In a saucepan, bring a couple inches of water to a rolling boil. Put in enough so that your eggs will be covered when you add them. Add your eggs *cold*, straight out of the 'fridge. I used a tongs to put them carefully in the boiling water. Bring it back to a rolling boil, put a lid on and start timing. I cooked 10 eggs for 13 minutes. You need to add a couple extra minutes to whatever time you normally cook them. 
When times up, immediately pour out the boiling water. Add *cold* water and *ICE.* Let set until cool enough to handle. 
They will peel like a dream!:bouncy:


----------



## Mountain Mick (Sep 10, 2005)

Hi

Check this video [ame]http://www.youtube.com/watch?v=PN2gYHJNT3Y[/ame]

add teaspoon baking soda to the water and these are easy pell. MM



lathermaker said:


> I was talking to my youngest sister the other day and we were discussing chickens, eggs etc. I told her I had just made a batch of hard boiled eggs that wouldn't peel worth a darn.
> She piped up and told me about a method she found online. Her chickens are laying like crazy now, so all her eggs are as fresh as you can get them. She said this method NEver fails!
> 
> In a saucepan, bring a couple inches of water to a rolling boil. Put in enough so that your eggs will be covered when you add them. Add your eggs *cold*, straight out of the 'fridge. I used a tongs to put them carefully in the boiling water. Bring it back to a rolling boil, put a lid on and start timing. I cooked 10 eggs for 13 minutes. You need to add a couple extra minutes to whatever time you normally cook them.
> ...


----------



## lathermaker (May 7, 2010)

Hey Mick; That looks interesting other than the fact that you're blowing germs all over the eggs....can't help myself, I was a restaurant cook in another life! LOL


----------



## PamB (Jan 15, 2008)

I saw on a cooking show that using a lot of salt when you boil fresh eggs will also help, I add about 1/3 of a cup, always put the eggs in the pan and cover with cold water, bring to a boil, shut the burner off and wait 20 mins. then cool with cold water and peel, so far so good, will have to try your method though, hate using up all that salt. 
Pam


----------



## CJ (May 10, 2002)

Actually, you should never boil the eggs. The correct way to hard boil an egg is to heat the water to boiling, add the eggs and remove from the heat, leave sit until the water is cool.


----------



## Evons hubby (Oct 3, 2005)

I have always just put the eggs in a pan of cold water, bring to a boil, keep them boiling for 9 minutes, drain off the water, and immediately begin cooling with cold tap water. lots and lots of cold water as I am peeling. I get a nice smooth easy peel, and the yolks are never green. This system works on every kind of egg I have hard boiled.


----------



## Marcia in MT (May 11, 2002)

Another thread recently discussed hardboiling fresh eggs, and someone suggested steaming them, instead. I've been doing this, and WOW, fresh eggs peel fantastically! I steam them for 15 minutes and then dunk them into an ice bath, and besides peeling well, there is no green around the yolk.


----------



## Txsteader (Aug 22, 2005)

You're adding cold eggs to boiling water? Doesn't that cause the shells to crack?


----------



## lathermaker (May 7, 2010)

Txsteader said:


> You're adding cold eggs to boiling water? Doesn't that cause the shells to crack?

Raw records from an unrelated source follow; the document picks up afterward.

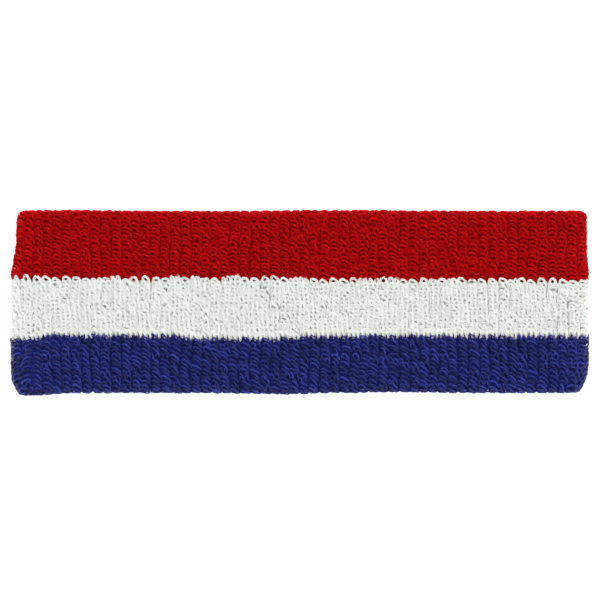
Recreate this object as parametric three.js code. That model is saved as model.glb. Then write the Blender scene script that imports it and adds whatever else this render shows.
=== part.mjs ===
// A terry cloth sweatband for the head, lying flat. It is one knitted tube folded double: an outer ply
// and an inner ply, each in three coloured stripes, with covered elastic threads between them and a
// seam that closes the tube on the head side of the blue edge. X runs along the flattened band, Y from
// the blue edge to the red one, and Z up through the thickness. Sizes are in millimetres.
import * as THREE from 'three';

// Driving dimensions
const flatLength = 180;
const redWidth = 21.4;
const whiteWidth = 18.1;
const blueWidth = 17.7;
const plyThickness = 1.9;
const plySpacing = 1.2;
const headOpening = 5;
const pieceGap = 0.3;
const elasticDiameter = 0.6;
const elasticCount = 22;
const seamDiameter = 0.9;
const blueHem = 4.3;
const overlap = 45;
const foldSteps = 12;

// Dimensions that follow from them
const bandWidth = redWidth + whiteWidth + blueWidth;
const wall = 2 * plyThickness + plySpacing;
const thickness = 2 * wall + headOpening;
const foldRadius = headOpening / 2;
const foldCentre = flatLength / 2 - wall - foldRadius;
const outerFace = wall;
const outerBack = wall - plyThickness;
const redEdge = bandWidth / 2;
const redStart = redEdge - redWidth;
const blueEdge = -bandWidth / 2;
const blueEnd = blueEdge + blueWidth;
const halfGap = pieceGap / 2;

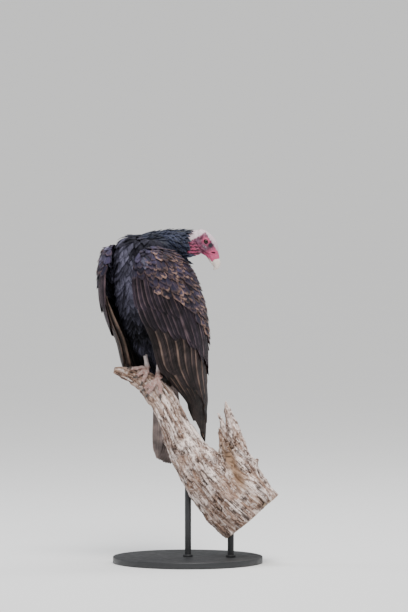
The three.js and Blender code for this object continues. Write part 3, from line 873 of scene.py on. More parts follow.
wingLooks["primary"] = dict(wingLooks["quill"], webFrom=0.28, webTo=0.12, webColour=(0.125, 0.085, 0.068),
                            streak=0.8, streakColour=(0.042, 0.029, 0.024), edge=0.6)
wingMaterials = {key: featherMaterial("wing" + key.capitalize(), look) for key, look in wingLooks.items()}

covertShape = {
    # at the wrist, what is added down the wing, and over how much of it
    "half": (0.0068, 0.0034, 0.45), "length": (0.024, 0.012, 0.4), "step": (0.0088, 0.0030, 0.4),
    "closeness": 1.22, "end": 0.66,
    # where the tips stop, as (s, t)
    "edge": np.array([(-0.1, 0.26), (0.0, 0.27), (0.12, 0.285), (0.25, 0.33), (0.4, 0.40), (0.6, 0.49),
                      (0.8, 0.59), (1.1, 0.71)]),
    "lifts": (-0.0068, -0.0004), "liftVary": 0.0012, "tilt": 0.001, "liningLifts": (-0.0065, -0.0006),
}
longRows = {
    # first and last root, first and last tip as (t, s), how many, half widths, low and high, jitter
    "plain": [
        ((0.13, 0.01), (0.20, 0.34), (0.39, 0.02), (0.46, 0.36), 11, (0.0075, 0.0085),
         -0.0072, -0.0022, 0.014),
        ((0.22, 0.04), (0.32, 0.52), (0.49, 0.05), (0.60, 0.52), 13, (0.0095, 0.0105),
         -0.0094, -0.0046, 0.018),
        ((0.34, 0.40), (0.52, 0.99), (0.58, 0.42), (0.74, 0.98), 15, (0.0100, 0.0110),
         -0.0090, -0.0034, 0.018)],
    "secondaries": [
        ((0.34, 0.05), (0.50, 0.98), (0.70, 0.07), (0.95, 0.99), 12, (0.0150, 0.0160),
         -0.0120, -0.0078, 0.045),
        ((0.46, 0.50), (0.56, 0.99), (0.86, 0.52), (1.08, 0.99), 9, (0.0130, 0.0140),
         -0.0106, -0.0060, 0.045)],
    "primaries": [
        ((0.34, 0.03), (0.50, 0.92), (1.04, 0.04), (1.31, 0.97), 13, (0.0125, 0.0140),
         -0.0150, -0.0112, 0.03)],
}
wingLays = {
    "covert": {"cup": 0.0018}, "lining": {"cup": 0.0016}, "plain": {"cup": 0.0022, "tilt": 0.0014},
    "quill": {"cup": 0.0024, "tilt": 0.0018, "thick": 0.0004},
}


def layOnWing(sheet, vane, roots, tips, width, low, high, cup, thick=0.0003, tilt=0.0, arc=None):
    # roots and tips are (t, s) on the sheet; lifts shrink where the wing is thin
    share = vane["v"][None]
    low, high = np.reshape(low, (-1, 1)), np.reshape(high, (-1, 1))
    t = roots[:, :1] + (tips[:, :1] - roots[:, :1]) * share
    s = roots[:, 1:] + (tips[:, 1:] - roots[:, 1:]) * share
    if arc is not None:
        s = s + arc[:, None] * np.sin(pi * share)
    across = np.interp(t, sheet["t"], sheet["width"])
    s = s + vane["u"][None] * width[:, None] / across
    spill = (s - np.clip(s, 0, 1)) * across  # what reaches past an edge folds round it
    room = np.interp(t, sheet["t"], np.clip(sheet["thick"] / 10, 0.16, 1))
    lift = (low + (high - low) * share) * room
    lift = lift - cup * vane["u"][None] ** 2 + vane["layer"][None] * thick * (1 - 0.8 * vane["rim"][None])
    lift = lift - tilt * vane["u"][None] * np.minimum(1, share * 4)
    points = onSheet(sheet, t, s, lift - np.abs(spill) * 0.8)
    inward, edge = (onSheet(sheet, t, np.where(s < 0.5, near, 1 - near), 0 * t) for near in (0.03, 0))
    return points - unit(inward - edge) * (np.abs(spill) * 0.5)[..., None]


def covertRows(sheet, size=1.0, sides=(-0.02, 1.02), first=0.002):
    # rows of small coverts from the wrist down
    rows = []
    t, row = first - 0.03, 0

    def grown(key, t):
        base, more, reach = covertShape[key]
        return (base + more * min(1, max(t, 0) / reach)) * size

    def after(start, length):
        return float(np.interp(np.interp(start, sheet["t"], sheet["run"]) + length, sheet["run"], sheet["t"]))

    while t < covertShape["end"]:
        half = grown("half", t)
        count = max(4, int(np.interp(t, sheet["t"], sheet["width"]) / (half * covertShape["closeness"])))
        for k in range(count + 1):
            s = (k + 0.5 * (row % 2)) / count + random.uniform(-0.3, 0.3) / count
            start = max(first, t + random.uniform(-0.014, 0.014))
            edge = np.interp(s, *covertShape["edge"].T) + random.uniform(-0.012, 0.012)
            tip = after(start, grown("length", start) * random.uniform(0.8, 1.2))
            if tip > edge or not sides[0] < s < sides[1]:
                continue
            tipSide = s + random.uniform(-0.03, 0.03) + 0.012
            width = half * random.uniform(0.7, 1.3)
            tone = random.uniform(0, 1) * float(ramp(0.0, 0.1, edge - tip)) * 0.5 + random.uniform(0, 0.5)
            brown = 0.2 + 0.8 * float(ramp(0.10, 0.34, s + random.uniform(-0.08, 0.08)))
            brown *= (0.4 + 0.6 * float(ramp(0.05, 0.2, tip))) * random.choice((0.2, 0.5, 0.8, 1.0, 1.2))
            rows.append((start, s, tip, tipSide, width, tone, brown))
        t = after(max(t, 0), grown("step", t)) + min(t, 0)
        row += 1
    rows = np.array(rows)
    return rows[:, :2], rows[:, 2:4], rows[:, 4], rows[:, 5], rows[:, 6]


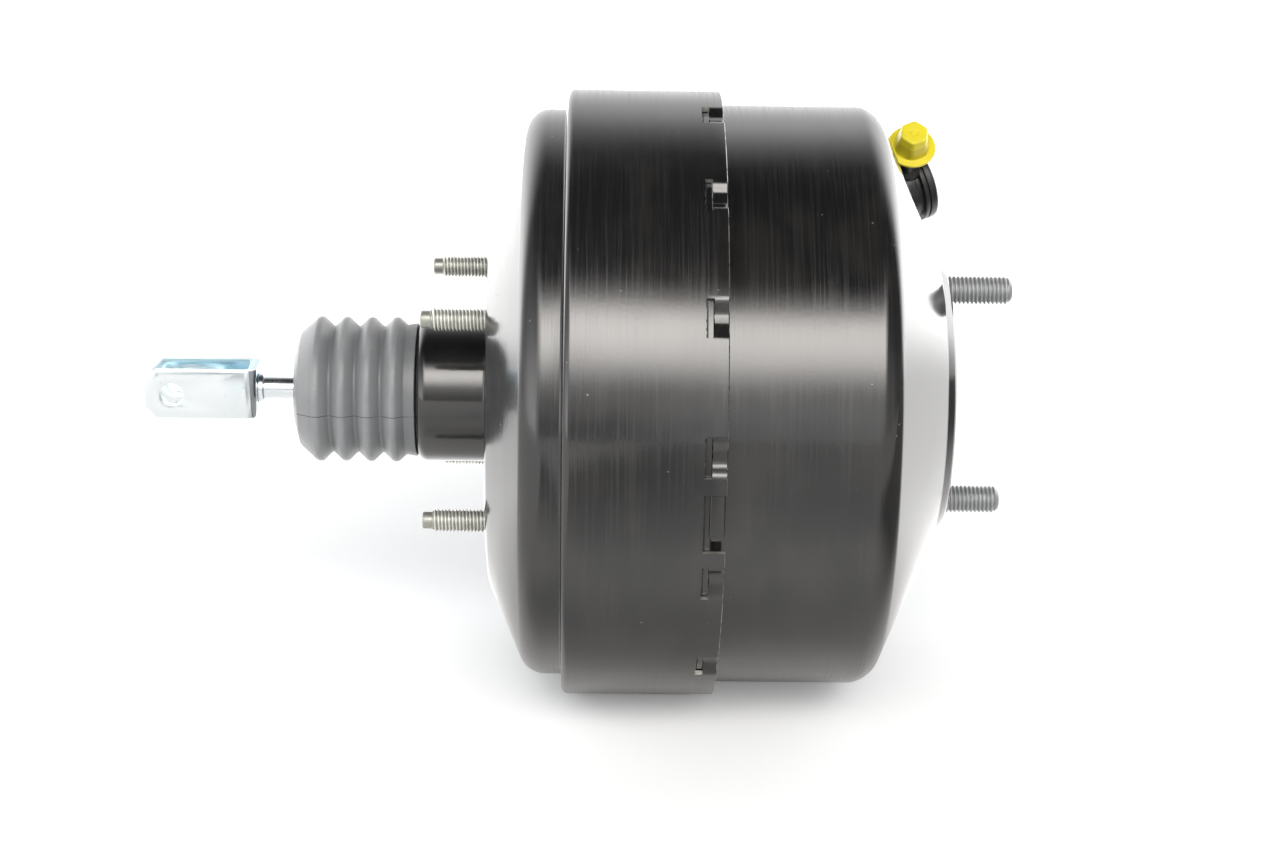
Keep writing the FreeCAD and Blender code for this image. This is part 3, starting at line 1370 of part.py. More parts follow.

Not if you're really careful when you put them in the water. I use a tongs and gently place them in the water. No cracks yet! If they crack, so what....they are just destined for egg salad anyway! :happy2:


----------



## CJ (May 10, 2002)

I typed that wrong, I'm sorry. I add the eggs to cold water, heat to boiling (lid on) and remove from heat, let cool entirely in the water.



Txsteader said:


> You're adding cold eggs to boiling water? Doesn't that cause the shells to crack?


----------



## Marilyn (Aug 2, 2006)

I put the eggs in pan of hot tap water, bring to a boil. Cover and remove from heat. Time for 15 mins and then rinse in cold water. Start peeling from broad end under cool running water.


----------



## kudzuvine (Aug 11, 2011)

Seems that my fresh eggs are harder to peel than store bought. What I've found is if you can plan ahead, boil your eggs as usual, pour off hot - add cold water and when cool place in fridge until the next day to peel. The colder the better. Salt helps seal any cracks to keep the white from oozing out when boiling, which doesn't make a pretty deviled egg.


----------



## Txsteader (Aug 22, 2005)

CJ said:


> I typed that wrong, I'm sorry. I add the eggs to cold water, heat to boiling (lid on) and remove from heat, let cool entirely in the water.


That's how I cook them, too.


----------